En la Declaración de Principios sobre el Sahara Occidental, firmada por los gobiernos de España, Marruecos y Mauritania el 14 de noviembre de 1975, se dice textualmente: “España ratifica su resolución, reiteradamente manifestada ante la ONU, de descolonizar el territorio del Sahara Occidental poniendo término a las responsabilidades y poderes que tiene sobre dicho territorio como potencia administradora”. Por tanto, España manifiesta su voluntad de proceder a la descolonización del territorio y de dejar de ser potencia administradora.

Pero, en cuanto a esa segunda pretensión —que nunca ha sido aceptada por la ONU—, sería muy farragoso citar la gran cantidad de resoluciones de las Naciones Unidas que confirman que España sigue siendo, de acuerdo a la legislación internacional, la potencia administradora del territorio saharaui. Por tanto, no se entiende que ni siquiera se nombre a nuestro país en la última resolución de octubre de 2025, que no se le haya consultado y que nuestro Gobierno haya aceptado una posición subalterna.

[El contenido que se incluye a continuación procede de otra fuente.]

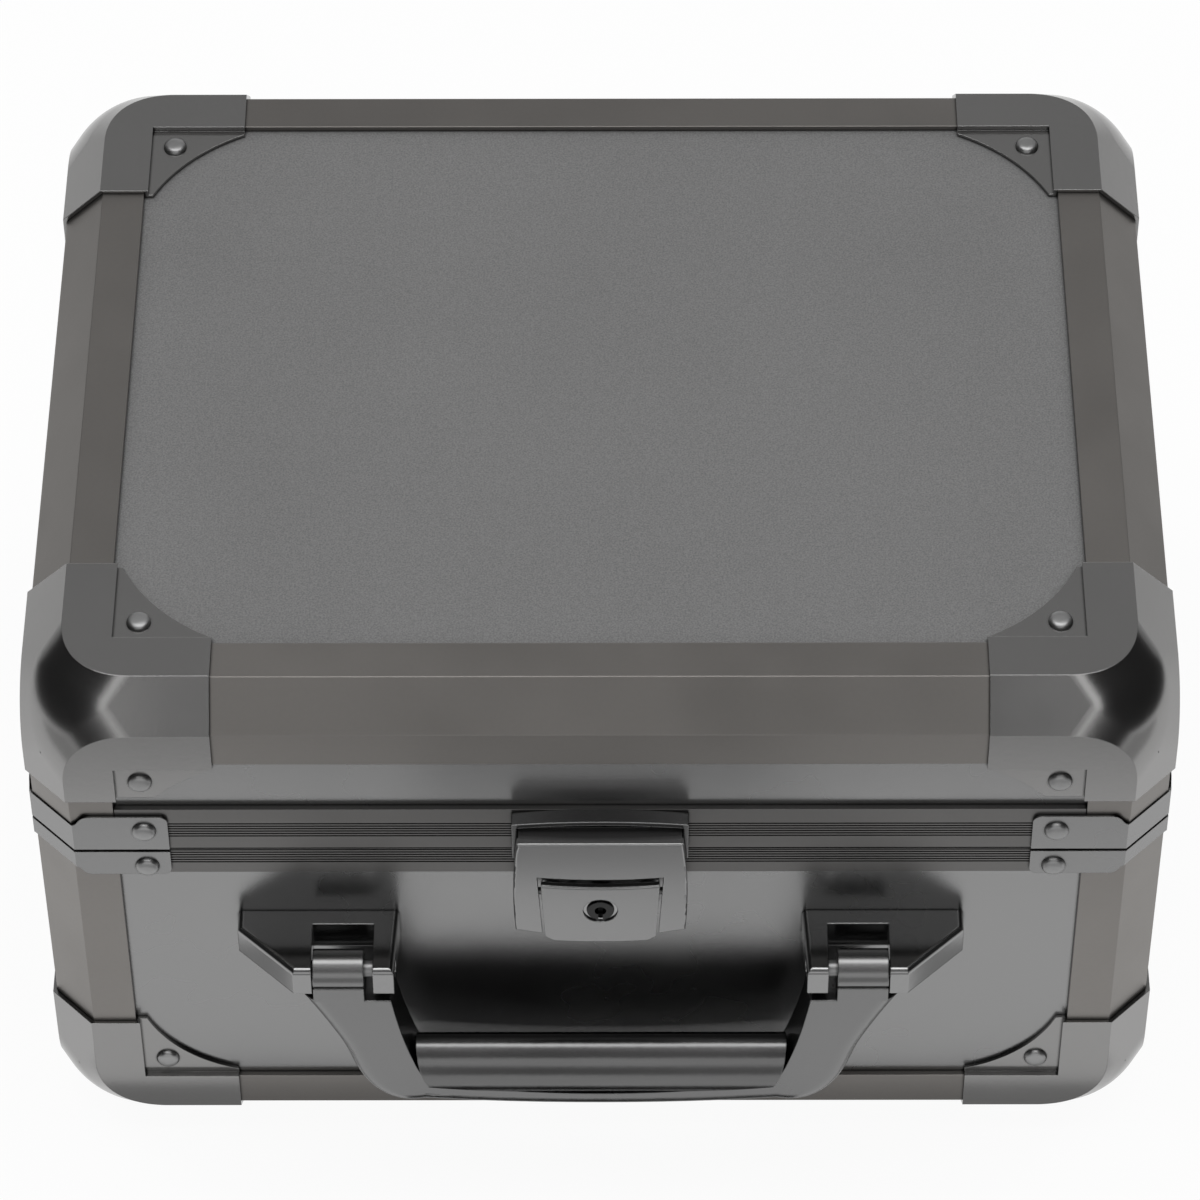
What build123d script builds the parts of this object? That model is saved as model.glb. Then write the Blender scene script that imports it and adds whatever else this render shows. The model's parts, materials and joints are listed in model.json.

Para mayor escarnio de España y vergüenza del pueblo español, todo esto está ocurriendo al tiempo que Marruecos celebra el 50 aniversario de la Marcha Verde, que el pueblo saharaui llama, con razón, “Marcha Negra”.

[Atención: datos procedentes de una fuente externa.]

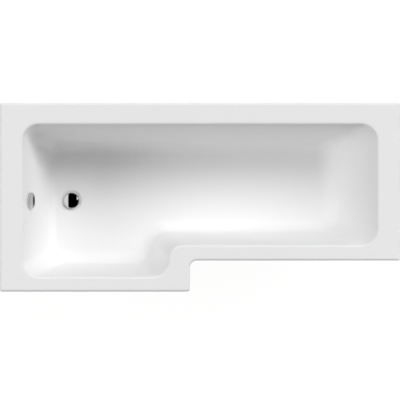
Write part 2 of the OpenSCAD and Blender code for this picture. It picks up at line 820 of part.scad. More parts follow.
// A round wire swept along frames, each frame a point and the two unit ways across the wire
module swept(frames, radius, sides) {
    n = len(frames);
    polyhedron(
        points = [for (f = frames) for (i = [0:sides - 1])
            f[0] + radius * (cos(360 * i / sides) * f[1] + sin(360 * i / sides) * f[2])],
        faces = concat(
            [for (k = [0:n - 2]) for (i = [0:sides - 1]) let (j = (i + 1) % sides) each [
                [k * sides + i, (k + 1) * sides + i, (k + 1) * sides + j],
                [k * sides + i, (k + 1) * sides + j, k * sides + j]]],
            [[for (i = [0:sides - 1]) i]],
            [[for (i = [sides - 1:-1:0]) (n - 1) * sides + i]]));
}

module plug_spring() {
    rings = 8;
    sides = 6;
    coil_r = chamber_d / 2 - 0.4 - spring_wire / 2;
    low = spring_z + spring_wire / 2;
    rise = piston_z - bond - spring_wire / 2 - low;
    frames = [for (i = [0:rings * spring_turns])
        let (a = 360 * i / rings, out = [cos(a), sin(a), 0],
             way = unit([-sin(a), cos(a), rise / spring_turns / (2 * PI * coil_r)]))
        [coil_r * out + [0, 0, low + rise * i / (rings * spring_turns)], out, cross(way, out)]];
    color("silver") at_waste(0)
        swept(frames, spring_wire / 2, sides);
}

module plug_cap() {
    r = cap_d / 2;
    boss_r = plunger_d / 2 + cap_boss_wall;
    color("lightgray") at_waste(cap_z)
        rotate_extrude()
            polygon(concat(
                [[plunger_d / 2 + 0.05, -cap_boss_h], [boss_r, -cap_boss_h], [boss_r, 0], [r - 0.6, 0]],
                [for (a = [-50:20:70]) [r - 1.2 + 1.2 * cos(a), 1.2 + 1.2 * sin(a)]],
                [for (t = [0.85:-0.17:0]) [r * t, cap_h - (cap_h - 2.6) * pow(t, 2)]],
                [[0, cap_h], [0, cap_h - 2], [plunger_d / 2 + 0.05, cap_h - 2]]));
}

module plug_seal() {
    depth = dish_drop - 0.9;
    clear = 0.45;
    // Radius at which the dish is clear of the seal's lower edge when the plug is shut
    low_r = dish_r - (depth - plug_gap + clear) * (dish_r - mouth_r) / dish_drop;
    inner_r = plunger_d / 2 + cap_boss_wall + bond;
    color("dimgray") at_waste(cap_z)
        rotate_extrude()
            polygon([[inner_r, 0], [low_r + 1.6, 0], [low_r, -depth], [inner_r, -depth]]);
}

// ---- Overflow ----------------------------------------------------------------------------
cover_r = cover_d / 2;
bush_bore = bush_d - 5;
bush_flange_r = overflow_hole_d / 2 + 6;
bush_flange_t = 2.5;
elbow_face = skin_t + overflow_gasket_t;
elbow_axis = elbow_face + elbow_depth / 2;
elbow_mid = overflow_at - elbow_axis * [cos(wall_tilt), 0, sin(wall_tilt)];
elbow_end_z = elbow_mid.z - elbow_drop;
hose_r = hose_d / 2;
spigot_d = hose_d - 3;

// A block x by y with round upright corners, standing on the middle of its base
module rounded_block(x, y, h, r) {
    translate([-x / 2, r - y / 2, 0])
        cube([x, y - 2 * r, h]);
    translate([r - x / 2, -y / 2, 0])
        cube([x - 2 * r, y, h]);
    for (i = [-1, 1])
        for (j = [-1, 1])
            translate([i * (x / 2 - r), j * (y / 2 - r), 0])
                cylinder(r = r, h = h);
}

// The cover grips the bush's flange; water runs in through a slot low in its face
module overflow_cover() {
    edge = 3;
    color("lightgray") on_end_wall()
        difference() {
            rotate_extrude()
                polygon(concat(
                    [[bush_flange_r + bond, 1], [cover_r, 1]],
                    [for (a = [0:15:90]) [cover_r - edge + edge * cos(a),
                                          cover_h - edge + edge * sin(a)]],
                    [[0, cover_h + 0.6], [0, cover_h + 0.6 - cover_t],
                     [cover_r - edge, cover_h - cover_t], [cover_r - cover_t, cover_h - edge - 0.5],
                     [cover_r - cover_t, 4], [bush_flange_r + bond, 4]]));
            translate([cover_r - slot_edge - slot_h / 2, 0, cover_h - 2 * cover_t])
                rounded_block(slot_h, slot_w, 4 * cover_t, slot_corner_r);
        }
}

module overflow_bush() {
    color("whitesmoke") on_end_wall()
        rotate_extrude()
            polygon([[bush_bore / 2, bush_flange_t + 1], [bush_flange_r, bush_flange_t + 1],
                     [bush_flange_r, bond], [bush_d / 2, bond], [bush_d / 2, -elbow_face - 12],
                     [bush_bore / 2, -elbow_face - 12]]);
}

module overflow_gasket() {
    color("black") on_end_wall()
        translate([0, 0, -elbow_face + bond])
            difference() {
                cylinder(d = elbow_d + 14, h = overflow_gasket_t - 3 * bond);
                translate([0, 0, -1])
                    cylinder(d = overflow_hole_d, h = overflow_gasket_t + 2);
            }
}

module overflow_elbow() {
    wall = 3;
    color("whitesmoke") difference() {
        union() {
            on_end_wall()
                rotate_extrude()
                    polygon([[0, -elbow_face], [elbow_d / 2 + 8, -elbow_face],
                             [elbow_d / 2 + 8, -elbow_face - 4], [elbow_d / 2, -elbow_face - 5],
                             [elbow_d / 2, -elbow_face - elbow_depth + 5],
                             [elbow_d / 2 - 5, -elbow_face - elbow_depth],
                             [0, -elbow_face - elbow_depth]]);
            translate([elbow_mid.x, waste_y, elbow_end_z])
                cylinder(d = spigot_d, h = elbow_drop);
        }
        on_end_wall() {
            translate([0, 0, -elbow_face - 13])
                cylinder(d = bush_d + 2 * bond, h = 14);
            translate([0, 0, -elbow_face - elbow_depth + wall])
                cylinder(d = elbow_d - 2 * wall - 4, h = elbow_depth);
        }
        translate([elbow_mid.x, waste_y, elbow_end_z - 1])
            cylinder(d = hose_bore - 2, h = elbow_drop);
    }
}

// ---- Overflow hose: straight down from the elbow, then round into the waste body ----------
hose_start = [elbow_mid.x, waste_y, elbow_end_z - bond];
hose_end = [inlet_x - bond, waste_y, inlet_z];
down_from = hose_start - [0, 0, hose_d];
into_from = hose_end - [hose_d, 0, 0];
// Handles that make the bend close to a quarter circle
bend_down = down_from - [0, 0, 0.6 * (down_from.z - into_from.z)];
bend_in = into_from - [0.55 * (into_from.x - down_from.x), 0, 0];
function bend(t) =
    pow(1 - t, 3) * down_from + 3 * pow(1 - t, 2) * t * bend_down
    + 3 * (1 - t) * pow(t, 2) * bend_in + pow(t, 3) * into_from;
function bend_way(t) =
    unit(pow(1 - t, 2) * (bend_down - down_from) + 2 * (1 - t) * t * (bend_in - bend_down)
         + pow(t, 2) * (into_from - bend_in));
BEND_CHORDS = 40;
bend_len = [for (i = 0, s = 0; i <= BEND_CHORDS;
                 i = i + 1,
                 s = s + (i <= BEND_CHORDS ? norm(bend(i / BEND_CHORDS) - bend((i - 1) / BEND_CHORDS)) : 0))
            s];
bend_total = bend_len[BEND_CHORDS];
hose_len = bend_total + 2 * hose_d;
// The point s along the hose and its two ways across
function hose_frame(s) =
    let (on_bend = min(max(s - hose_d, 0), bend_total),
         t = lookup(on_bend, [for (i = [0:BEND_CHORDS]) [bend_len[i], i / BEND_CHORDS]]),
         way = bend_way(t))
    [s < hose_d ? hose_start - [0, 0, s]
        : s > hose_len - hose_d ? hose_end - [hose_len - s, 0, 0] : bend(t),
     [0, 1, 0], cross(way, [0, 1, 0])];
HOSE_SIDES = 8;
BORE_RINGS = 24;
cuff_len = hose_d * 0.8;
ribs = floor((hose_len - 2 * cuff_len) / rib_pitch);
// Stations and radii: plain cuffs at the ends, and a root and a crest for each rib between
hose_outside = concat(
    [[0, hose_r - rib_depth / 2], [cuff_len, hose_r - rib_depth / 2]],
    [for (i = [0:ribs - 1])
        let (s = cuff_len + (hose_len - 2 * cuff_len) * (i + 0.5) / ribs,
             half = (hose_len - 2 * cuff_len) / ribs / 4)
        each [[s - half, hose_r - rib_depth], [s + half, hose_r]]],
    [[hose_len - cuff_len, hose_r - rib_depth / 2], [hose_len, hose_r - rib_depth / 2]]);
hose_inside = [for (i = [0:BORE_RINGS]) [hose_len * i / BORE_RINGS, hose_bore / 2]];
function hose_rings(stations) =
    [for (q = stations) let (f = hose_frame(q[0]))
        for (i = [0:HOSE_SIDES - 1]) let (a = 360 * (i + 0.5) / HOSE_SIDES)
            f[0] + q[1] * (cos(a) * f[1] + sin(a) * f[2])];

module overflow_hose() {
    n = HOSE_SIDES;
    a = len(hose_outside);
    b = len(hose_inside);
    function at(k, i) = k * n + i % n;
    color("lightgray") polyhedron(
        points = concat(hose_rings(hose_outside), hose_rings(hose_inside)),
        faces = concat(
            [for (k = [0:a - 2]) for (i = [0:n - 1]) each [
                [at(k, i), at(k + 1, i), at(k + 1, i + 1)],
                [at(k, i), at(k + 1, i + 1), at(k, i + 1)]]],
            [for (k = [a:a + b - 2]) for (i = [0:n - 1]) each [
                [at(k, i), at(k + 1, i + 1), at(k + 1, i)],
                [at(k, i), at(k, i + 1), at(k + 1, i + 1)]]],
            [for (i = [0:n - 1]) each [
                [at(0, i), at(0, i + 1), at(a, i)],
                [at(0, i + 1), at(a, i + 1), at(a, i)],
                [at(a - 1, i + 1), at(a - 1, i), at(a + b - 1, i)],
                [at(a - 1, i + 1), at(a + b - 1, i), at(a + b - 1, i + 1)]]]));
}

// A nut with grip flutes, over the joint between a spigot and the hose's cuff
module hose_nut() {
    flutes = 12;
    over = hose_nut_len * 0.3;
    difference() {
        translate([0, 0, -hose_nut_len + over])
            cylinder(d = hose_nut_d, h = hose_nut_len);
        translate([0, 0, -hose_nut_len])
            cylinder(d = hose_d + 0.4, h = hose_nut_len);
        translate([0, 0, -1])
            cylinder(d = spigot_d + 0.2, h = hose_nut_len);
        for (i = [0:flutes - 1])
            rotate([0, 0, i * 360 / flutes])
                translate([hose_nut_d / 2 + 1, 0, -hose_nut_len - 1])
                    cylinder(r = 2, h = hose_nut_len + over - 2, $fn = 16);
    }
}

module hose_nut_top() {
    color("whitesmoke") translate(hose_start)
        hose_nut();
}

module hose_nut_bottom() {
    color("whitesmoke") translate(hose_end)
        rotate([0, 90, 0])
            hose_nut();
}

bath_shell();
laminate_backing();
baseboard();
rim_batten_back();
rim_batten_head_end();
rim_batten_waste_end();
rim_batten_narrow_front();
rim_batten_step();
rim_batten_shower_front();
leg_bar(0);  // leg_bar_waste_end
leg_bar(1);  // leg_bar_middle
leg_bar(2);  // leg_bar_head_end
welded_nuts();
bar_screws();
for (i = [0:5]) foot_pad(i);
for (i = [0:5]) foot_rod(i);
for (i = [0:5]) lock_nut(i);
wall_bracket(-bracket_spacing / 2);  // wall_bracket_waste_end
wall_bracket(bracket_spacing / 2);  // wall_bracket_head_end
bracket_screws();
waste_flange();
flange_gasket();
waste_washer();
waste_body();
plug_sleeve();
plug_plunger();
plug_spring();
plug_cap();
plug_seal();
overflow_cover();
overflow_bush();
overflow_gasket();
overflow_elbow();
overflow_hose();
hose_nut_top();
hose_nut_bottom();
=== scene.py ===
import bisect
import math

import bmesh
import bpy
from mathutils import Matrix, Vector


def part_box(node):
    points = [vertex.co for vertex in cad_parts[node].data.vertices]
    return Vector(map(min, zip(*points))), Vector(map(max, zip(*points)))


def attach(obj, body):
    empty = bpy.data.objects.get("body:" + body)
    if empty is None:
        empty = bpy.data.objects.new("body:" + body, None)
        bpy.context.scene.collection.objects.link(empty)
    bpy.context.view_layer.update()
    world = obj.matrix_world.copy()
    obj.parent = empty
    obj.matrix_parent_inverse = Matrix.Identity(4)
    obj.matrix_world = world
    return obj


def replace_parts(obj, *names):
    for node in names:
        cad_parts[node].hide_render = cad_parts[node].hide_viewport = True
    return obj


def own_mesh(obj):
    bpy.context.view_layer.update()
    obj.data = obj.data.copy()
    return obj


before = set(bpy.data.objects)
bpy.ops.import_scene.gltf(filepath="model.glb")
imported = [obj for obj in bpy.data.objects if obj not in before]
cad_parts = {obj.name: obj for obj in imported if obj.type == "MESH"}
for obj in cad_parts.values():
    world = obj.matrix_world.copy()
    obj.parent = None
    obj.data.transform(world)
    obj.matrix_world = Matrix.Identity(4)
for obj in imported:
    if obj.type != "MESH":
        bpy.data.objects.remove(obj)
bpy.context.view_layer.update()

# ---- Bath shell --------------------------------------------------------------------------
# One 4 mm sheet of white acrylic, heated and drawn down into a mould: lip, rim, leaning walls,
# floor with its fall to the waste, and the waste's recess. Its face is smooth, with a soft sheen.
length, wide, narrow, shower_length = 1.800, 0.850, 0.710, 0.855
rim_z, depth, fall = 0.560, 0.410, 0.012
sheet = 0.004
waste_at = Vector((-0.582, -0.0155, 0))
# Six sides, anticlockwise from above: waste end, shower front, step, narrow front, head end, back
rim_widths = (0.100, 0.066, 0.095, 0.069, 0.100, 0.097)
leans = (0.126, 0.066, 0.078, 0.066, 0.195, 0.086)
foot_rounds = (0.045, 0.065, 0.065, 0.065, 0.115, 0.065)
sides, back_side = range(6), 5
# The corner at the start of each side, on the lip, at the basin's edge and on the floor
lip_corners = (0.008, 0.008, 0.015, 0.032, 0.008, 0.008)
basin_corners = (0.075, 0.075, 0.075, 0.060, 0.075, 0.075)
floor_corners = (0.028, 0.028, 0.028, 0.110, 0.028, 0.028)
hollow_corner, least_corner = 3, 0.0005
lip_depth, lip_round, rim_round = 0.040, 0.011, 0.012
lip_steps, rim_steps, foot_steps, corner_steps = 10, 12, 22, 20
upright = math.pi / 2 - math.atan(min(leans) / depth)
foot_height = max(r * (1 - math.sin(math.atan(lean / depth)))
                  for r, lean in zip(foot_rounds, leans))
recess_radius, seat_radius, waste_hole_radius = 0.0485, 0.0385, 0.026
recess_depth, recess_steps, circle_steps = 0.004, 8, 96
seat_z = rim_z - depth - recess_depth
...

Termino llamando la atención sobre el hecho de la enorme diferencia entre la actitud protagonista de España en Gaza y Ucrania, —que los demócratas debemos apoyar sin reservas—, y la dejación de responsabilidad en el caso del Sahara, que nos afecta de forma mucho más directa a los españoles. La oposición, especialmente la de izquierdas, debería pedir cuentas al Gobierno.